Spending the Kids' Inheritance and Not Feeling Guilty

An employee at a money changer counts USD 100 bills in Manila on October 25, 2012.  AFP PHOTO/NOEL CELIS        (Photo credit
An employee at a money changer counts USD 100 bills in Manila on October 25, 2012. AFP PHOTO/NOEL CELIS (Photo credit should read NOEL CELIS/AFP/Getty Images)

To My Darling Children,

I hope you don't mind, but your father and I are spending your inheritance. Actually, it doesn't matter if you do mind because we are spending it anyway and we don't need your permission to do so. After a Thanksgiving that was delicious on so many levels... a Thanksgiving during which all our children were present at our table for the first time in more than a year, we decided it wasn't enough.

To be honest, we're only spending what's left of your inheritance. The recession took care of the largest tranche. Our house is not worth nearly what we paid for it, our stocks have done nothing but go down and I seem to have misplaced my grandmother's pearls.

We were, for a while, among the luckiest of people. We were able to live a comfortable life, save for retirement and still leave a financial token of our esteem to our beloved offspring. We are still among the luckiest of people, but unfortunately, dear children, you are not.

What are we stealing from you, you may wonder? What could be so important that we would selfishly squander the money you could squander yourselves in your golden years? Why, we're spending it on you of course.

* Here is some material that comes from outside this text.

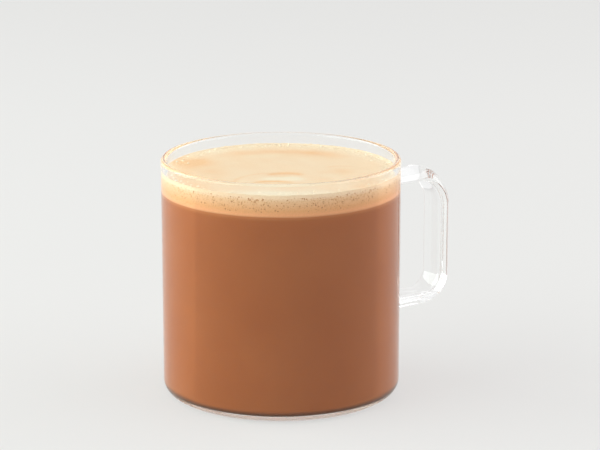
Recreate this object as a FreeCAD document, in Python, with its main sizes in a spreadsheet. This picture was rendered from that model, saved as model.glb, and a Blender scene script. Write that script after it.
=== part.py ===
import FreeCAD, Part

import math
import os

import Sketcher

# A clear glass mug with one flat handle, filled with a drink and a layer of foam.
# Millimetres, +Z up. The origin is the centre of the mug's underside, and the handle points along +X.

SIZES = (
    # The glass
    ("mug_radius", 42.5, "outside of the upright wall"),
    ("mug_height", 85.0, "underside to the top of the lip"),
    ("wall", 2.0, "thickness of the upright wall"),
    ("base_thickness", 2.2, "thickness of the glass floor"),
    ("heel_radius", 4.0, "outside rounding between the wall and the underside"),
    ("well_radius", 2.6, "inside rounding between the wall and the floor"),
    # The handle: a band that is nearly flat inside and crowned outside, bent round two corners
    ("handle_width", 12.8, "across the band"),
    ("handle_crown", 3.9, "the band's outer face, above the line of its edges"),
    ("handle_belly", 1.3, "the band's inner face, below the line of its edges"),
    ("handle_edge", 1.0, "rounding of the band's two edges"),
    ("handle_drop", 14.8, "top of the lip down to the upper arm's line"),
    ("handle_span", 45.5, "upper arm's line down to the lower arm's line"),
    ("grip_stand", 27.6, "outside of the wall to the upright grip's line"),
    ("upper_bend", 11.5, "radius of the upper corner's line"),
    ("lower_bend", 8.0, "radius of the lower corner's line"),
    ("root_round", 2.0, "hollow rounding where the band grows out of the wall"),
    # The contents, which wet the glass and so touch it all over
    ("headspace", 4.5, "top of the lip down to the foam"),
    ("foam_thickness", 7.2, "top of the foam down to the drink"),
    ("foam_climb", 0.5, "how far the foam climbs the glass"),
    ("foam_curl", 1.6, "width of the ring that climbs"),
)

# Lengths worked out from the sheet's values, as the sheet's own expressions.
INSIDE = "(sizes.mug_radius - sizes.wall)"
LIP_CENTRE = "(sizes.mug_height - sizes.wall / 2)"
UPPER_ARM = "(sizes.mug_height - sizes.handle_drop)"
LOWER_ARM = f"({UPPER_ARM} - sizes.handle_span)"
GRIP = "(sizes.mug_radius + sizes.grip_stand)"
EDGE_CENTRE = "(sizes.handle_width / 2 - sizes.handle_edge)"
FOAM_TOP = "(sizes.mug_height - sizes.headspace)"
DRINK_TOP = f"({FOAM_TOP} - sizes.foam_thickness)"

# The handle's line starts inside the wall, behind the whole width of the band.
ROOT = "(sqrt(sizes.mug_radius^2 - (sizes.handle_width / 2)^2) - sizes.wall / 3)"


def face_radius(depth):
    """Expression for the arc that is depth past the edges' line and tangent to both edge roundings."""
    edge = "sizes.handle_edge"
    return f"(({EDGE_CENTRE}^2 + {depth}^2 - {edge}^2) / (2 * ({depth} - {edge})))"


CROWN_RADIUS = face_radius("sizes.handle_crown")
BELLY_RADIUS = face_radius("sizes.handle_belly")

# Ends of a sketch's line or arc, and the sketch's own origin and upright axis.
START = 1
END = 2
CENTRE = 3
ORIGIN_POINT = (-1, 1)
UPRIGHT_AXIS = -2

FULL_TURN = 360
HALF_TURN = math.pi
QUARTER_TURN = math.pi / 2
OUT_OF_SKETCH = FreeCAD.Vector(0, 0, 1)
TOUCHING = 0.01

document = FreeCAD.newDocument("filled_mug")
sheet = document.addObject("Spreadsheet::Sheet", "sizes")


def fill_sheet():
    """One row for each driving dimension: its name, its value and what it measures."""
    for row, (name, value, meaning) in enumerate(SIZES, start=1):
        sheet.set(f"A{row}", name)
        sheet.set(f"B{row}", str(value))
        sheet.set(f"C{row}", meaning)
        sheet.setAlias(f"B{row}", name)
    document.recompute()


def size(expression):
    """The value of one of the sheet's names or expressions, in millimetres."""
    return float(sheet.evalExpression(expression))


def make_body(label):
    body = document.addObject("PartDesign::Body", label)
    body.Label = label
    return body


def make_sketch(body, name, role):
    """An empty sketch on one of the body's own origin planes."""
    plane = next(feature for feature in body.Origin.OriginFeatures if feature.Role == role)
    sketch = body.newObject("Sketcher::SketchObject", name)
    sketch.AttachmentSupport = [(plane, "")]
    sketch.MapMode = "FlatFace"
    return sketch


def point(across, up):
    return FreeCAD.Vector(across, up, 0)


def add_line(sketch, start, end):
    return sketch.addGeometry(Part.LineSegment(point(*start), point(*end)), False)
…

You, who had to live on the opposite coast, and you, who had to get a college education at a really expensive school, and you, who'd rather sleep in a bed than on the floor in your new apartment in New York City.

Don't get me wrong. We're not bitter. We don't begrudge you your dreams. We helped you build them. But our dream involves spending time with you, our firstborn, and if that means having to fly to L.A. a few times a year or having to pay to fly you here, then United Airlines will be the beneficiary of our discretionary funds. If spending time with you, our youngest, involves traveling to whatever godforsaken venue your band has booked next, then we're paying for travel and tickets. And if spending time with you, our stuck-in-the-middle boy, means a train ride and dinner in the Big Apple, then we are on that train and at that table and footing that bill.

I have always known that experience trumps "stuff," when it comes to happiness, but recent studies on the subject have proven it. These studies indicate that engaging in fulfilling activity rather than acquiring material possessions is what truly feeds our souls. Time spent with loved ones is far more valuable than anything money can by. But what if your family lives all over the damn place? In that case, money buys the time you need to experience the happiness.

I don't believe any child longs for visits from a parent as much as that parent yearns to see her child. If I put the onus of plane, train and automobile costs on you kids, I'm not sure we'd see much of you. I couldn't live with that. So this is our choice. We are buying memories and the money has to come from somewhere.

You have no say in this matter. If we're lucky we will have a few more decades together. Try to cherish the memories we will be making during that time. Those memories are your inheritance.

We love you. So, when are you next coming to visit?